Your task is to copy every line of the records below that contains "parts".

> Information supplied:
-- BEGIN --

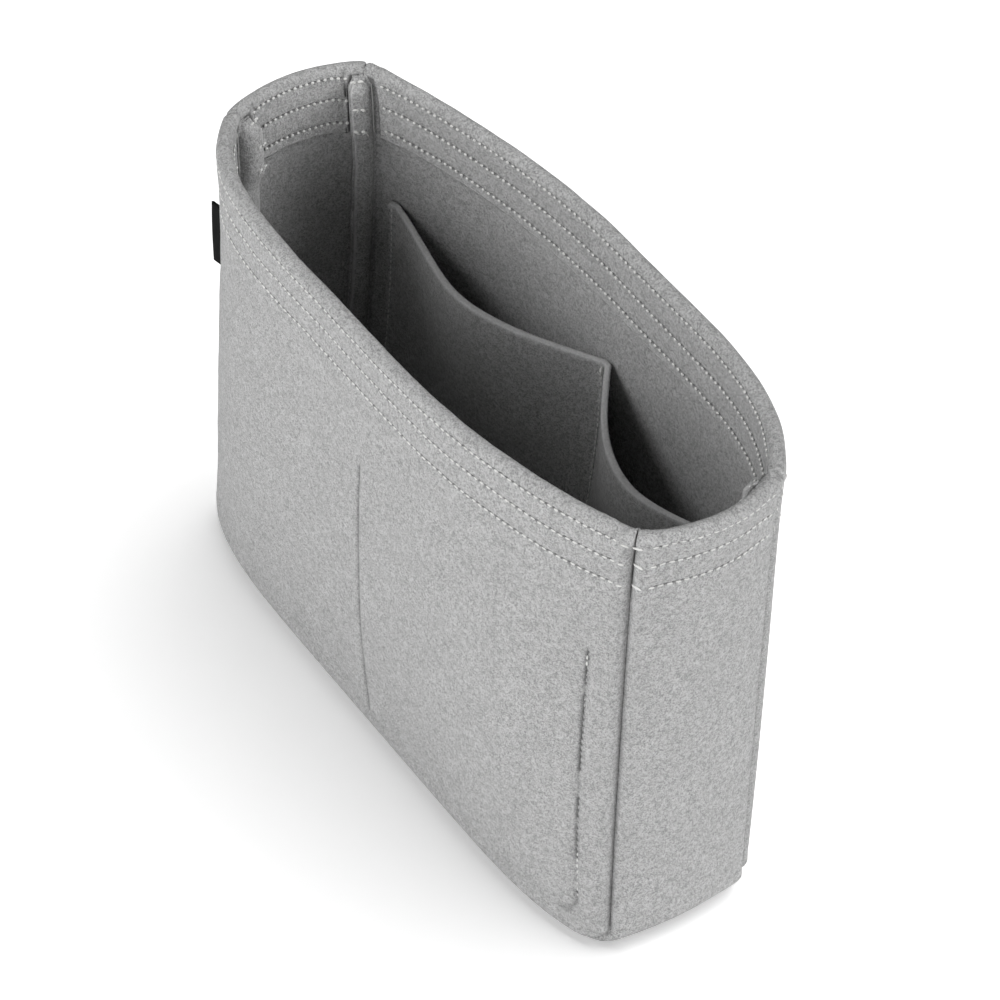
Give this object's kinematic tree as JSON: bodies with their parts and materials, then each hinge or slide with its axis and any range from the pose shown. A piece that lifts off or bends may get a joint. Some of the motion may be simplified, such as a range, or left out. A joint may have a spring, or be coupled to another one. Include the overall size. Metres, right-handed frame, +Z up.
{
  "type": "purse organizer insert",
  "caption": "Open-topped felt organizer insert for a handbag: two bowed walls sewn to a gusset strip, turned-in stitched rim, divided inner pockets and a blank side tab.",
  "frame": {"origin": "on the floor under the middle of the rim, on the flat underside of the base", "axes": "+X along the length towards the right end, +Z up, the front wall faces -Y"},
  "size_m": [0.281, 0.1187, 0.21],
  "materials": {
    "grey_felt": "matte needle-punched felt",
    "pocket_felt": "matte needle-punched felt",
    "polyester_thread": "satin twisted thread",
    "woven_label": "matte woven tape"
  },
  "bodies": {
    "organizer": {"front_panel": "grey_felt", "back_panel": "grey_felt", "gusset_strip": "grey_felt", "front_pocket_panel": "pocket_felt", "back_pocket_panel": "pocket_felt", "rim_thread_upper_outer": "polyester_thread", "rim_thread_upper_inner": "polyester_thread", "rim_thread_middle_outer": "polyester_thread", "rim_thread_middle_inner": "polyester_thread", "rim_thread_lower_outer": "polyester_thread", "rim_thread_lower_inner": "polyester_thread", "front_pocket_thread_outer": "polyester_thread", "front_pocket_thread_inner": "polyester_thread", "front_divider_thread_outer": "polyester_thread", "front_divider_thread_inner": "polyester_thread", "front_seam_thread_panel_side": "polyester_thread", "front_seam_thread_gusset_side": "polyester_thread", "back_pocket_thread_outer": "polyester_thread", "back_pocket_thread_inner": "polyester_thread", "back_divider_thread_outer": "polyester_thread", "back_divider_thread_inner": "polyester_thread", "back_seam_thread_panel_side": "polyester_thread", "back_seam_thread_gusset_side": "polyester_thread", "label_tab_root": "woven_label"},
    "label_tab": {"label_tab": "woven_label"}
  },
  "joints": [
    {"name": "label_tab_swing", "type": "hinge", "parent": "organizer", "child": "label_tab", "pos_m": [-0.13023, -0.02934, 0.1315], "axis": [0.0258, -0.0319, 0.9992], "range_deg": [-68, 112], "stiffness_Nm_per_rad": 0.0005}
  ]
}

-- END --
-- BEGIN --

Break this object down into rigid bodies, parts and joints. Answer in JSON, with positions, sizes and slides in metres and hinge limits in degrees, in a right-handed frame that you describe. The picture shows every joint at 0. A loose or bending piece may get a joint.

-- END --

> Complete output:
Give this object's kinematic tree as JSON: bodies with their parts and materials, then each hinge or slide with its axis and any range from the pose shown. A piece that lifts off or bends may get a joint. Some of the motion may be simplified, such as a range, or left out. A joint may have a spring, or be coupled to another one. Include the overall size. Metres, right-handed frame, +Z up.
Break this object down into rigid bodies, parts and joints. Answer in JSON, with positions, sizes and slides in metres and hinge limits in degrees, in a right-handed frame that you describe. The picture shows every joint at 0. A loose or bending piece may get a joint.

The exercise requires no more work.